Il est judicieux, alors, de se poser la question : pourquoi la reprise des territoires est-elle si longue ? Comme le rappelle l’historien, les victoires de Daech ont souvent été fulgurantes comparées au temps pris par la coalition pour la reconquête : « Mossoul avait été prise en quelques jours, et n’a été libérée qu’après neuf mois. C’est avant tout un choix de l’état-major américain, un mode de conduite de la guerre qui est très lourd et très bureaucratique. La coalition a été créée en 2014. Nous sommes en 2019. Cela veut dire quatre ans et demi pour réduire un territoire, qui lui était tombé dans les mains des djihadistes en quelques mois, voire quelques semaines ».

Et le risque terroriste au niveau mondial, il diminue ?

Un Etat islamique sans vraie base territoriale garde-t-il encore le pouvoir de faire perpétrer des attentats en son nom sur le territoire mondial ? « C’est malheureusement certain », répond Jean-Pierre Filiu. « On l’a encore vu en France en décembre dernier à Strasbourg ».

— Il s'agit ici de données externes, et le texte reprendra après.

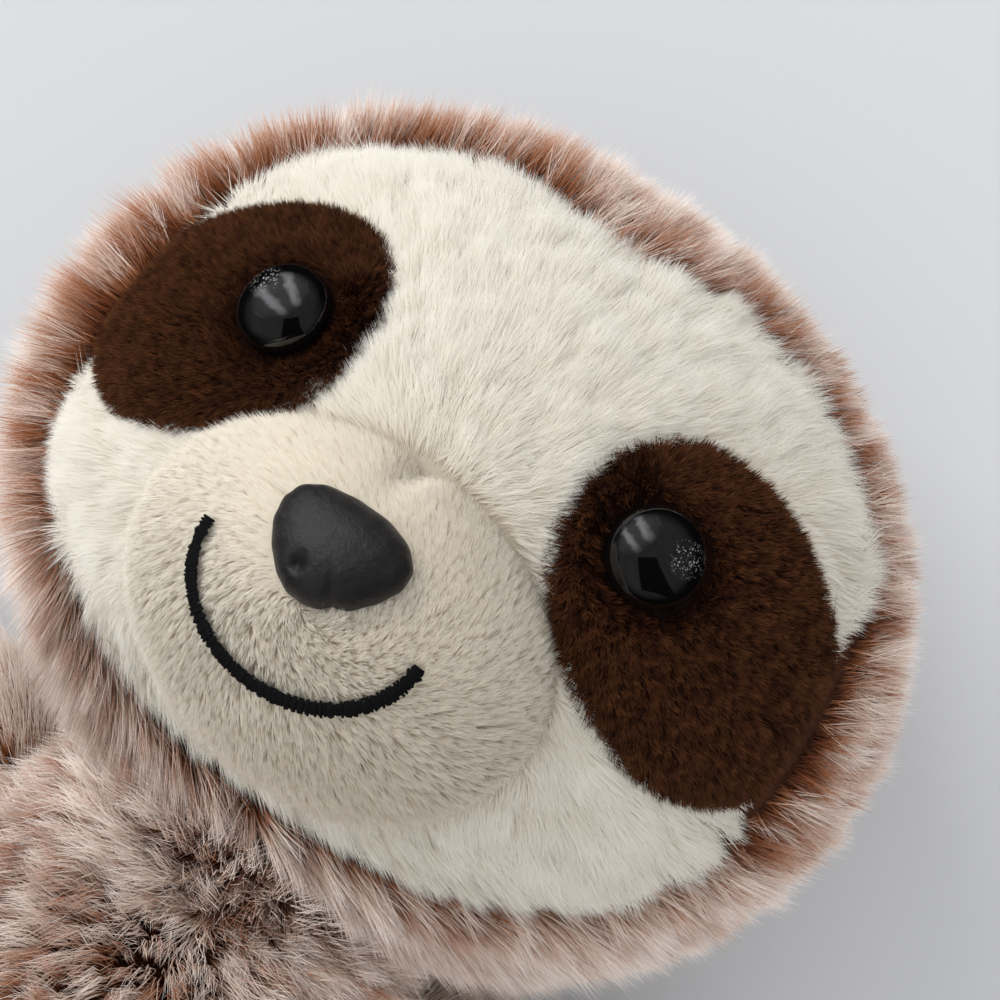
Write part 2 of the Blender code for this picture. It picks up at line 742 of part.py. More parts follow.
def make_limb(kind, hand, side, root, reach, length, radius, shares):
    """One arm or leg: upper and under cover, filling and claws, all on its own pivot."""
    hinge = pivot(f"{kind}_pivot_{hand}", root)
    route = limb_route(root, reach, length, radius)
    stations = limb_stations(route, radius, shares)
    across = (route[3] - route[0]).cross(route[3] - route[2])
    up = across if across.z > 0 else -across
    name = f"{kind}_{hand}"
    inside = cutter(f"{name}_inside", loft("inside", stations, LIMB_SIDES))
    shrink(inside, FUR_THICKNESS)
    for cover_name, normal in (("upper", up), ("under", -up)):
        cover = add(f"{name}_{cover_name}", loft("cover", stations, LIMB_SIDES), FROSTED_FUR, hinge)
        block_name = f"{name}_{cover_name}_half"
        cut(cover, seam_block(block_name, root, normal, 2 * length), "INTERSECT")
        cut(cover, inside)
        if cover_name == "under":
            cut(cover, table)
    filling = add(f"{name}_filling", loft("filling", stations, LIMB_SIDES), WHITE_FILLING, hinge)
    shrink(filling, filling_depth)

    socket_radius = radius + SOCKET_CLEARANCE
    socket = ball("socket", root, Vector([socket_radius] * 3), SOCKET_SIDES, SOCKET_SIDES // 2)
    socket_cutter = cutter(f"{name}_socket", socket)
    for piece in body_pieces:
        cut(piece, socket_cutter)

    limb_room = cutter(f"{name}_room", loft("room", stations, LIMB_SIDES))
    shrink(limb_room, -SEAM_GAP)
    end = route[3]
    heading = (route[3] - route[2]).normalized()
    sideways = heading.cross(Vector((0, 0, 1)))
    girth = radius * shares[-1]
    droop = end.z * CLAW_DROOP_SHARE
    lowest = 0
    for number, row in enumerate((-1, 0, 1), start=1):
        fan = Matrix.Rotation(-row * CLAW_FAN, 3, "Z")
        base = end + heading * (girth * (1 - CLAW_ROOT_SHARE)) + sideways * (row * CLAW_SPREAD)
        form = tube("claw", claw_stations(base, fan @ heading, droop), CLAW_RESOLUTION)
        claw = add(f"{name}_claw_{number}", form, BROWN_VELBOA, hinge)
        cut(claw, limb_room)
        lowest = min(lowest, *(vertex.co.y for vertex in form.vertices))
    return lowest


toe = 0
for hand, side in SIDES.items():
    shoulder = seam_place(SHOULDER_ANGLE, SHOULDER_PROUD, SHOULDER_DROP, side)
    make_limb("arm", hand, side, shoulder, ARM_REACH, ARM_LENGTH, ARM_RADIUS, ARM_RADIUS_SHARES)
    hip = seam_place(HIP_ANGLE, HIP_PROUD, HIP_DROP, side)
    tip = make_limb("leg", hand, side, hip, LEG_REACH, LEG_LENGTH, LEG_RADIUS, LEG_RADIUS_SHARES)
    toe = min(toe, tip)

# The toy's origin is under the middle of its length
crown = HEAD.y + HEAD_HALF_HEIGHT
toy.location.y = -(crown + toe) / 2
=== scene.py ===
import json
import math
from functools import partial

import bmesh
import bpy
import numpy as np
from mathutils import Matrix, Vector, noise
from mathutils.geometry import interpolate_bezier


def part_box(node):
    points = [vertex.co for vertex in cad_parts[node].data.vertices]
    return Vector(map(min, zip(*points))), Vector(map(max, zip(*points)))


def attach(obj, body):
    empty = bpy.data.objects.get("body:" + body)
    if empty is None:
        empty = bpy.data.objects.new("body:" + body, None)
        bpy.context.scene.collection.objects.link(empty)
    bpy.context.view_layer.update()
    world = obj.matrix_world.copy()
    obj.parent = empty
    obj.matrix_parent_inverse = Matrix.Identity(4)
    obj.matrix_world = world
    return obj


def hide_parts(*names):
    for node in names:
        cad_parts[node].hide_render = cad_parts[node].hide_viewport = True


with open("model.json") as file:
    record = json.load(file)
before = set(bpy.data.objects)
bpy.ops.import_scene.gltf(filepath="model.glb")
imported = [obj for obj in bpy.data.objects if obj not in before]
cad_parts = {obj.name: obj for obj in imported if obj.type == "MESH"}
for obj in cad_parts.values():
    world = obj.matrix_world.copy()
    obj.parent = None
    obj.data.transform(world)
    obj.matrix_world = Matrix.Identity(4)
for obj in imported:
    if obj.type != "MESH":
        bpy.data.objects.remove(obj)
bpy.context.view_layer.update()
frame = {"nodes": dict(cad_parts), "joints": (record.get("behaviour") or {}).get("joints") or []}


# Eye patches
# Two leaning ovals of short brown velboa, let into the pale face panel before the head is closed.
# Each has a small hole for an eye's shank, and its edge is turned under at the seam.

SIDES = {"left": -1, "right": 1}
HEAD_HALVES = np.array((0.067, 0.058, 0.046))
PRESS = 0.0005
HEAD = np.array((0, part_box("head_fur_left")[1].y - HEAD_HALVES[1], HEAD_HALVES[2] - PRESS))
FACE_HALVES = (0.053, 0.0415)
FACE_MIDDLE = HEAD[:2] + (0, 0.002)
FACE_POWER = 2.4
FACE_DIP = 0.005
FACE_DIP_WIDTH = 0.012
PATCH_HALVES = (0.0217, 0.0163)
PATCH_MIDDLE = (0.0353, 0.0067)
PATCH_TILT = math.radians(-36)
PATCH_POWER = 2.2
PATCH_ROWS = 26
PATCH_DEPTH = 0.0012
PATCH_EDGE = 0.0011
PATCH_EDGE_WIDTH = 0.0016
PATCH_CROWN = 0.0006
PATCH_CROWN_WIDTH = 0.008
PATCH_PILE = 0.0015
PATCH_LEAN = 0.45
PATCH_MOTTLE = 0.0016
EYE_PLACE = np.array((0.0266, 0.0098))
EYE_RADIUS = 0.0060
EYE_DIMPLE = 0.0018
EYE_DIMPLE_WIDTH = 0.0072
EYE_CLEARANCE = 1.16
SHANK_HOLE = 0.0026
OUTLINE_POINTS = 180
VELBOA_BACKING = 0.0006


def step(tree, kind, inputs=None, **settings):
    """Adds a node: its settings, then what each input takes, a value or another node's socket."""
    node = tree.nodes.new(kind)
    for setting, value in settings.items():
        setattr(node, setting, value)
    for key, value in (inputs or {}).items():
        free = [s for s in node.inputs if s.enabled]
        socket = free[key] if isinstance(key, int) else next(s for s in free if s.name == key)
        if isinstance(value, bpy.types.NodeSocket):
            tree.links.new(value, socket)
        else:
            socket.default_value = value
    return node


def tree_of(values):
    """The tree of whichever value comes out of a node."""
    return next(value.id_data for value in values if isinstance(value, bpy.types.NodeSocket))


def maths(operation, *values):
    node = step(tree_of(values), "ShaderNodeMath", dict(enumerate(values)), operation=operation)
    return node.outputs[0]


def vectors(operation, *values):
    node = step(tree_of(values), "ShaderNodeVectorMath", dict(enumerate(values)), operation=operation)
    return next(s for s in node.outputs if s.enabled)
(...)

Cependant, il termine sur une note d’espoir : « Je voudrais saluer le verdict rendu lors du procès de Mehdi Nemmouche. Ce dernier a été le premier des terroristes de Daech à venir frapper sur le continent européen. Et le verdict montre que l’Etat de droit, contesté par les djihadistes, a tenu bon, et avec lui la société. C’est la meilleure nouvelle dans le combat de longue durée contre les djihadistes, car tous les discours de haine visant à opposer les communautés les unes cintre les autres, n’a pas fonctionné. C’est important, car le recrutement potentiel de Daech aurait été à la mesure des brèches qu’on lui aurait ouvertes en revenant sur les références de l’Etat de droit, ou en alimentant un discours de haine communautaire ».